The first reason is that the Git index data structure (which resides in .git) records inode numbers, device ids, and modification times that are specific to the filesystem on which it resides. If you move it to another system, then the next time you run git status (or any command relying on similar Git infrastructure), Git is going to have to do a full re-hash of the working tree and will then write a new copy of the index with the inode numbers, device ids, and modification times for the working tree on which it was just run. This is fine if you just want to move a Git repository once, since you’ll just incur a little extra penalty the first time you run git status, but it won’t play well with constant synchronization. The Git index can also be a bit large (up to tens of MB for very large working trees) and is rewritten every time you run certain Git commands (for example, git status), so you’d be constantly resynchronizing it.

A second reason is that Git’s object store is not homogenous or immutable. Some objects are stored as loose objects and some are stored in pack files, and it will be completely dependent on the history of a particular copy of a Git repository. They can also be pruned or relocated into pack files at any point by Git’s garbage collection. This will not play well with synchronization for a variety of reasons that are a bit too numerous to go into, but it will be more than a performance nuisance like the Git index — it may actually cause Git to complain about duplicate objects, or cause weird behavior when Git does its garbage collection. Again, this doesn’t matter when you’re just copying a Git repository one time, since in that case you’re not continuing to synchronize against it.

The third reason is that Git isn’t expecting concurrent modifications of its .git directory. In fact it has an index lock that has to be held by Git processes specifically for this reason.

There are a number of other reasons, but it basically comes down to the fact that only Git is in a position to be in control of what’s in its .git directory (at least when it comes to the index and object stores).

Recommended workflow

The recommended workflow for using Mutagen with VCS repositories is to ignore VCS directories, keeping a copy of the VCS directory on only one side of the synchronization session and synchronizing only the working tree around it. You can think of the side with the VCS directory as the “master” and the side without as the “slave”, even though the synchronization is bidirectional. You can even have multiple “slaves” with a hub-spoke model. With this model, you can invoke VCS commands on the “master” side (usually your actual workstation) and, if any changes are made to the working tree, those changes will be synchronized out to the “slaves”.

Supporting build tools

Some build systems expect their working directory to be part of a VCS working tree so that they can extract metadata about the repository (for example, the current commit) to use as part of the build.

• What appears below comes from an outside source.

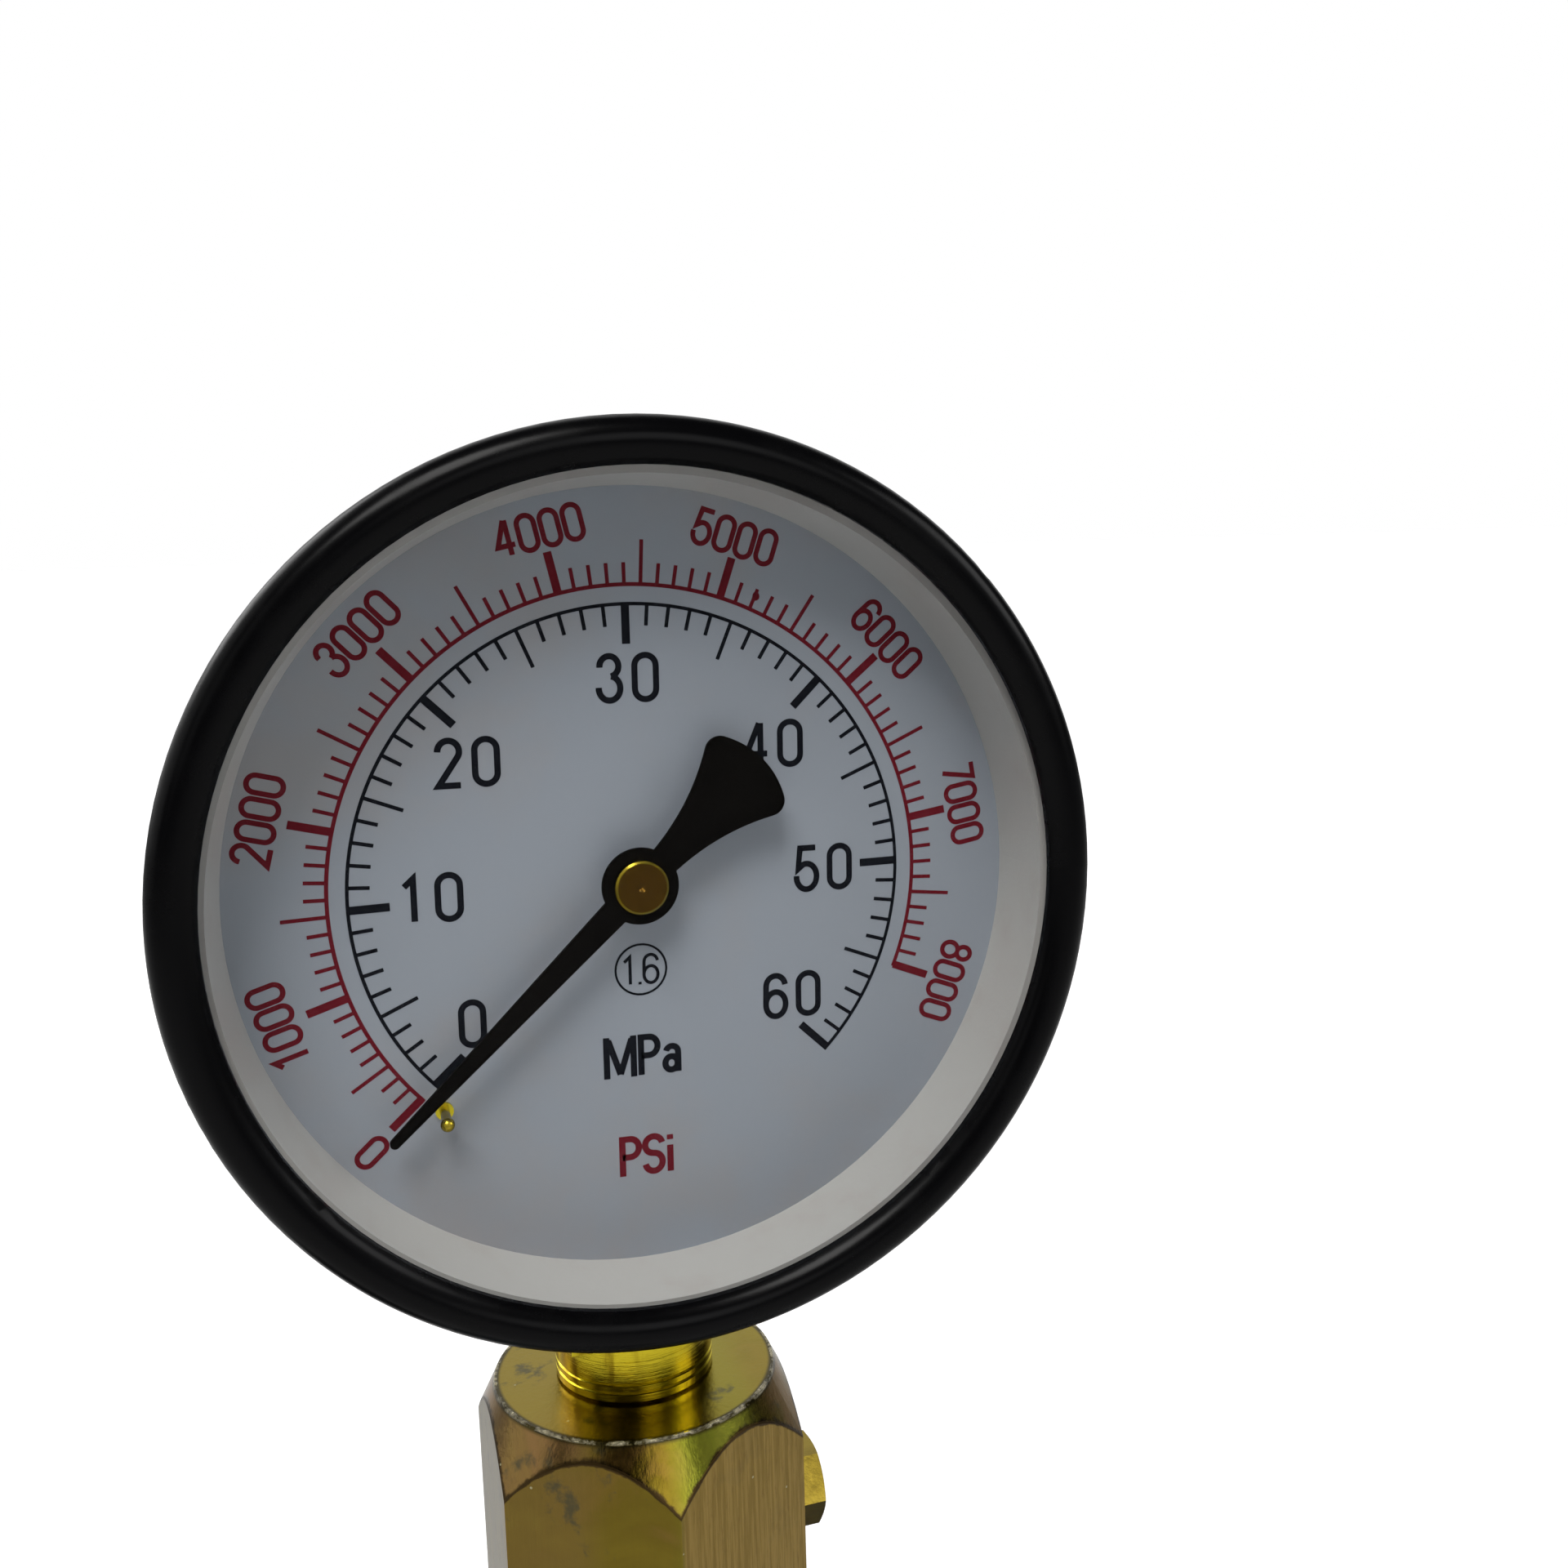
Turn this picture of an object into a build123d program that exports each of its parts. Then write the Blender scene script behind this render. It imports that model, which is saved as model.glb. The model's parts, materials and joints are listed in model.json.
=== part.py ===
from build123d import *
from math import cos, pi, radians, sin, sqrt
import os

# Bench tester for diesel injectors. Millimetres, +Z up, dial facing -Y.
# The origin is the middle of the foot's underside, and the gauge pillar
# stands on the Z axis.

# clearances
RUN = 0.05
SLIP = 0.3
OVER = 1.0
HEX_FACE_IN = 0.4

# foot and pump body
FOOT_X = 150.0
FOOT_Y = 96.0
FOOT_T = 12.0
FOOT_CORNER = 14.0
BOLT_X = 122.0
BOLT_Y = 66.0
BOLT_HOLE_D = 11.0
BOLT_FACE_D = 20.0
BOLT_FACE_DEPTH = 1.0
BLOCK_LEFT = -28.0
BLOCK_RIGHT = 54.0
BLOCK_Y = 56.0
BLOCK_TOP = 116.0
BLOCK_CORNER = 8.0
BLOCK_EDGE = 3.0
BOSS_D = 26.0
BOSS_L = 8.0

# hexagonal gauge pillar
PILLAR_AF = 41.0
PILLAR_H = 66.0
PILLAR_TURN = -27.7
PILLAR_TOP_R = 19.27
PILLAR_SLOPE = 2.03
PILLAR_FOOT_CHAMFER = 1.2
PILLAR_FOOT_IN = 0.5
STUB_D = 24.0
STUB_L = 10.5
STUB_GAP = 0.5
OIL_WAY_D = 4.0
BLEED_DOWN = 23.3
BLEED_D = 8.0
BLEED_L = 12.0
BLEED_AF = 11.0
BLEED_HEAD = 4.2
BLEED_BEVEL = 0.6
BLEED_WASHER_D = 13.0
BLEED_WASHER_T = 1.2

# pump element
PUMP_X = 38.0
BARREL_D = 16.0
BARREL_COLLAR_D = 20.0
BARREL_COLLAR_T = 8.0
BARREL_L = 28.0
BARREL_DOWN = 56.0
PLUNGER_D = 7.0
PLUNGER_IN = 9.5
PORT_D = 3.0
PORT_UP = 12.0
PLUNGER_GROOVE_W = 1.0
PLUNGER_GROOVE = 0.4
FOOT_DISC_D = 16.0
FOOT_DISC_T = 3.0
PLATE_D = 20.0
PLATE_T = 2.0
CHAMBER_D = 22.6
SPRING_WIRE_D = 1.8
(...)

This can require that at least a subset of the VCS directory be present on the remote. Typically this requirement only includes configuration data, so a useful workaround for these cases is to create a secondary session that unidirectionally mirrors a subset of the VCS directory. The configuration for a setup like this using Git might look something like:

sync:
    code:
        alpha: "path/to/code"
        beta: "<remote>/path/to/remote/code"
        ignore:
            vcs: true
    vcs:
        alpha: "path/to/code/.git"
        beta: "<remote>/path/to/remote/code/.git"
        mode: "one-way-replica"
        ignore:
            paths:
                - "index"

In this case, we’ve excluded the Git index file from synchronization since it’s large, modified frequently, and unnecessary to synchronize. Depending on your build tools’ exact needs, you could potentially synchronize just the Git configuration file, for example:

sync:
    code:
        alpha: "path/to/code"
        beta: "<remote>/path/to/remote/code"
        ignore:
            vcs: true
    vcs:
        alpha: "path/to/code/.git"
        beta: "<remote>/path/to/remote/code/.git"
        mode: "one-way-replica"
        ignore:
            paths:
                - "*"
                - "!config"

Workflows to avoid

In addition to avoiding direct synchronization of VCS directories, there are other setups that are also probably best avoided.

For example, you could imagine a set up with a Git repository where you synchronize two copies of the repository, each with a .git directory, but exclude the .git directories from synchronization. At first this will appear to work, because both will show you the same result for git status and git diff. However, as soon as you do a git commit operation on one side, the other side will still be on the previous commit and see modified files while the committed side will show a clean working tree (even though both repositories have the exact same files in their working trees). The only way to propagate the commit to the other side would be to do a push/pull cycle, but to pull the commit you’d need to stash your working tree changes, which would revert your working directory back to the previous commit, which in the mean time would be sync’d back to the committed side, which would then show modifications, at least until you pulled down the commit on the other side, etc., etc. This is theoretically safe, but it is very clunky and likely to cause confusing behavior.